Non seulement j’étais de plus en plus déprimé en quittant mon travail, mais j’y allais de plus en plus « avec la boule au ventre ». Plus le temps passait, plus le fonctionnement « normal » de mon cerveau se dégradait et j’en étais le spectateur inconscient. La dopamine est indispensable à la survie de l’individu car elle joue un rôle dans la motivation. Ma « petite voix intérieure » me soufflait de plus en plus fort de tout arrêter PAR TOUS LES MOYENS et mon angoisse se transformait en pensées sombres.
Je me mettais à transpirer abondamment en pleine réunion, ou à balbutier en pleine intervention, comme une crise de panique sans raison. Je dormais beaucoup mais mal, je me réveillais au milieu de la nuit sans pouvoir me rendormir. J’étais tout le temps fatigué.

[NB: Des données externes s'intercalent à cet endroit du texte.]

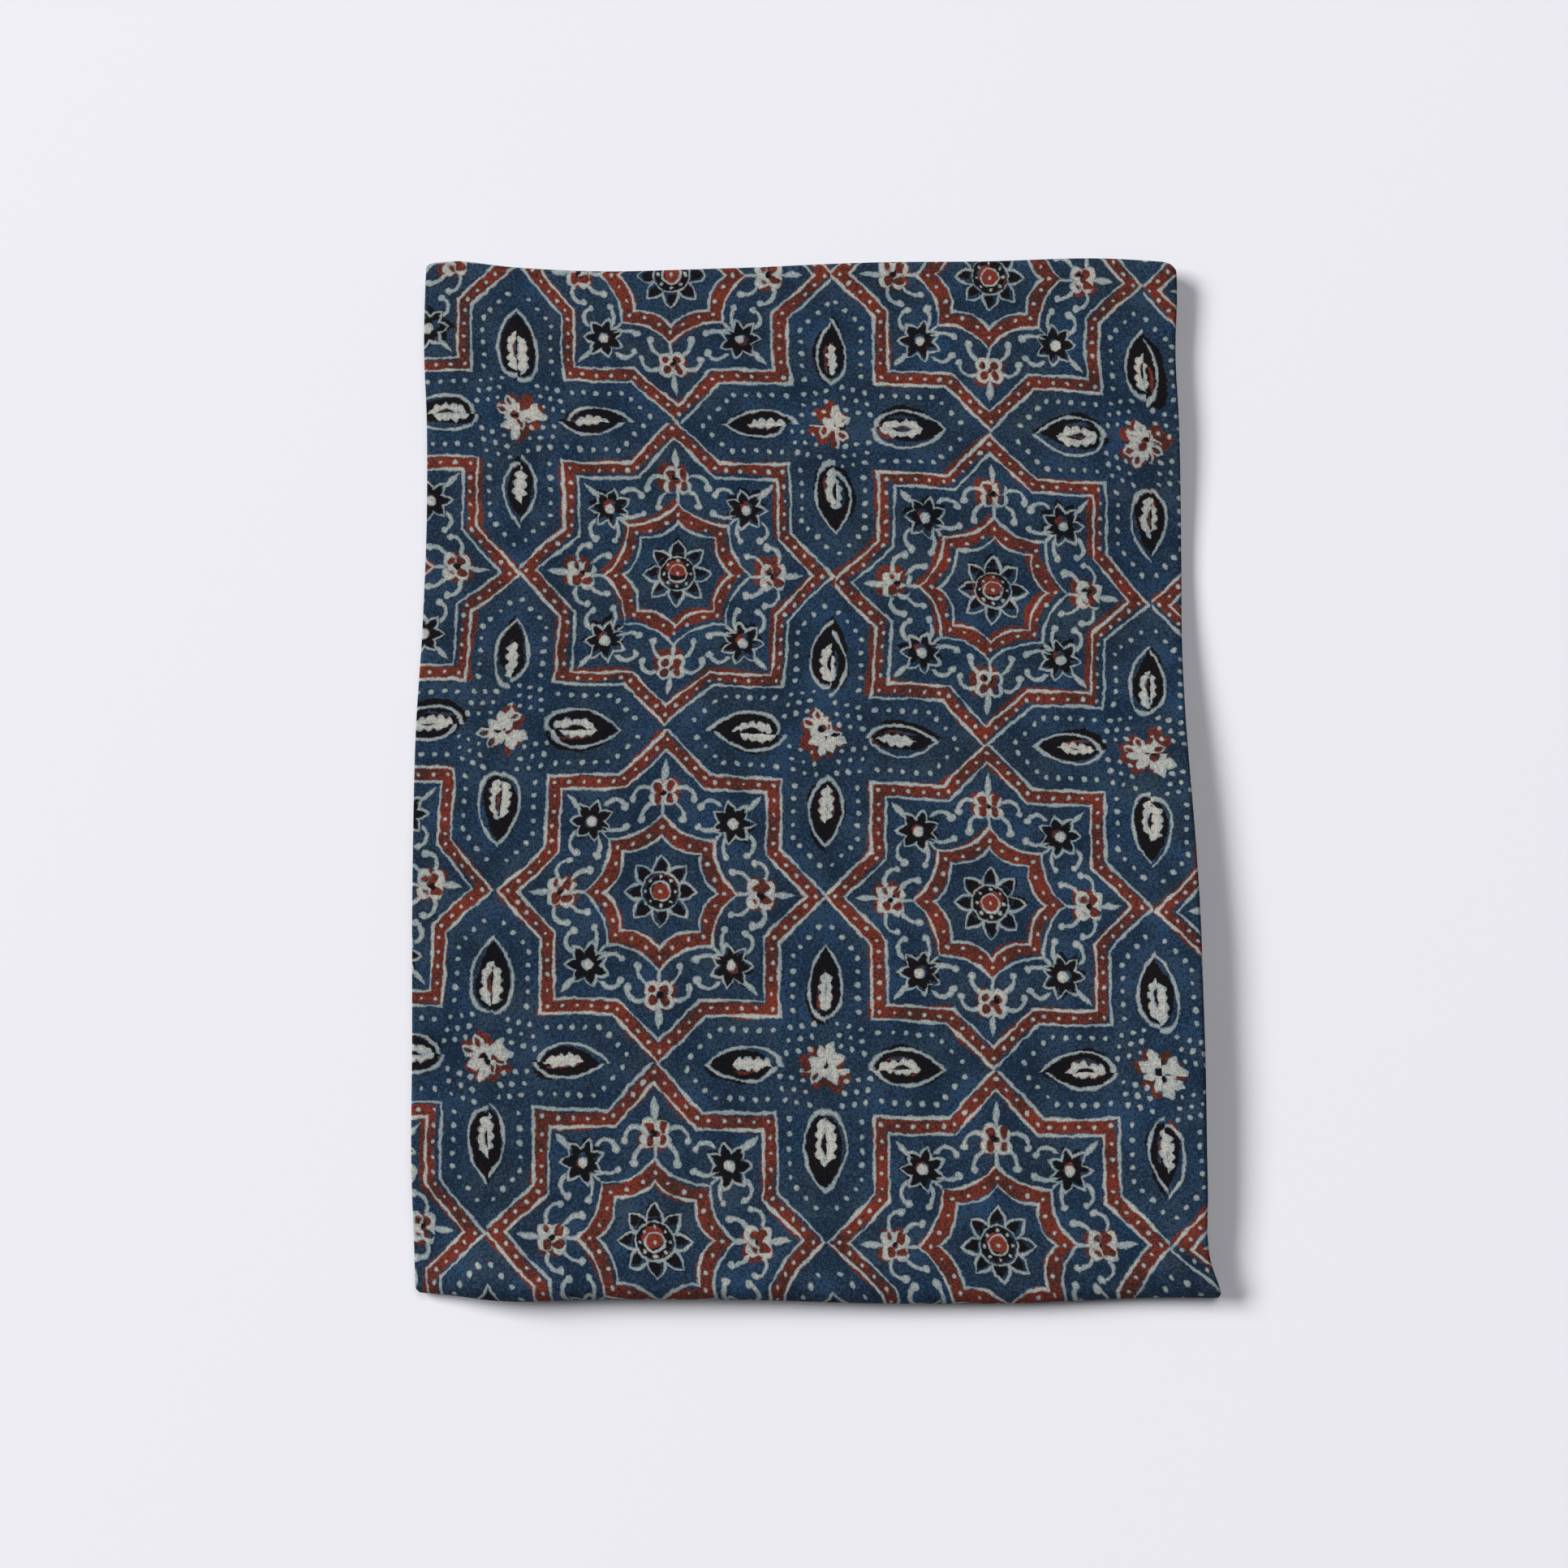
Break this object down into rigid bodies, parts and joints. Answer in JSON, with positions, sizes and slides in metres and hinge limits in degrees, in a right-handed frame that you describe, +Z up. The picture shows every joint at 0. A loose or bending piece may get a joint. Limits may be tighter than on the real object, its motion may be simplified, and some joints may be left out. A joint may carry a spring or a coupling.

Les gens sont parfois victimes d’incendie, tout comme les immeubles. Sous la tension produite par la vie dans notre monde complexe leurs ressources internes en viennent à se consumer comme sous l’action des flammes, ne laissant qu’un vide immense à l’intérieur, même si l’enveloppe externe semble plus ou moins intacte.
Herbert J. Freudenberger, psychologue et psychothérapeute américain
Vous l’avez compris, j’ai été victime d’un épuisement professionnel (je vous invite à lire cette page très intéressante de Wikipédia car elle décrit beaucoup d’autres situations très différentes de la mienne).
Bref, j’ai fait un « burn-out« .
Si j’ai décidé d’écrire ce billet, c’est parce que je m’en suis sorti grâce à deux RSSI qui ont osé briser le tabou du silence et témoigner lors d’une conférence à laquelle j’ai assisté. Je n’oserai sans doute pas faire de même car j’ai encore du mal à en parler, mais j’ai la chance d’avoir ce blog qui me sert de thérapie.
Je m’en suis sorti grâce au soutien de Mme Zythom qui a su m’entourer de son amour sans me juger ni me donner les conseils bateaux du type « non mais ça va aller » ou « il y a plus à plaindre que toi ». Le burn-out est un incendie intérieur ne laissant qu’un vide immense.
Je m’en suis sorti grâce à l’intervention de mon nouveau chef qui a su reconnaître ma situation d’épuisement et prendre les bonnes décisions de soutien.
Ce qui est sûr, c’est que je ne m’en suis pas sorti grâce à mon cerveau.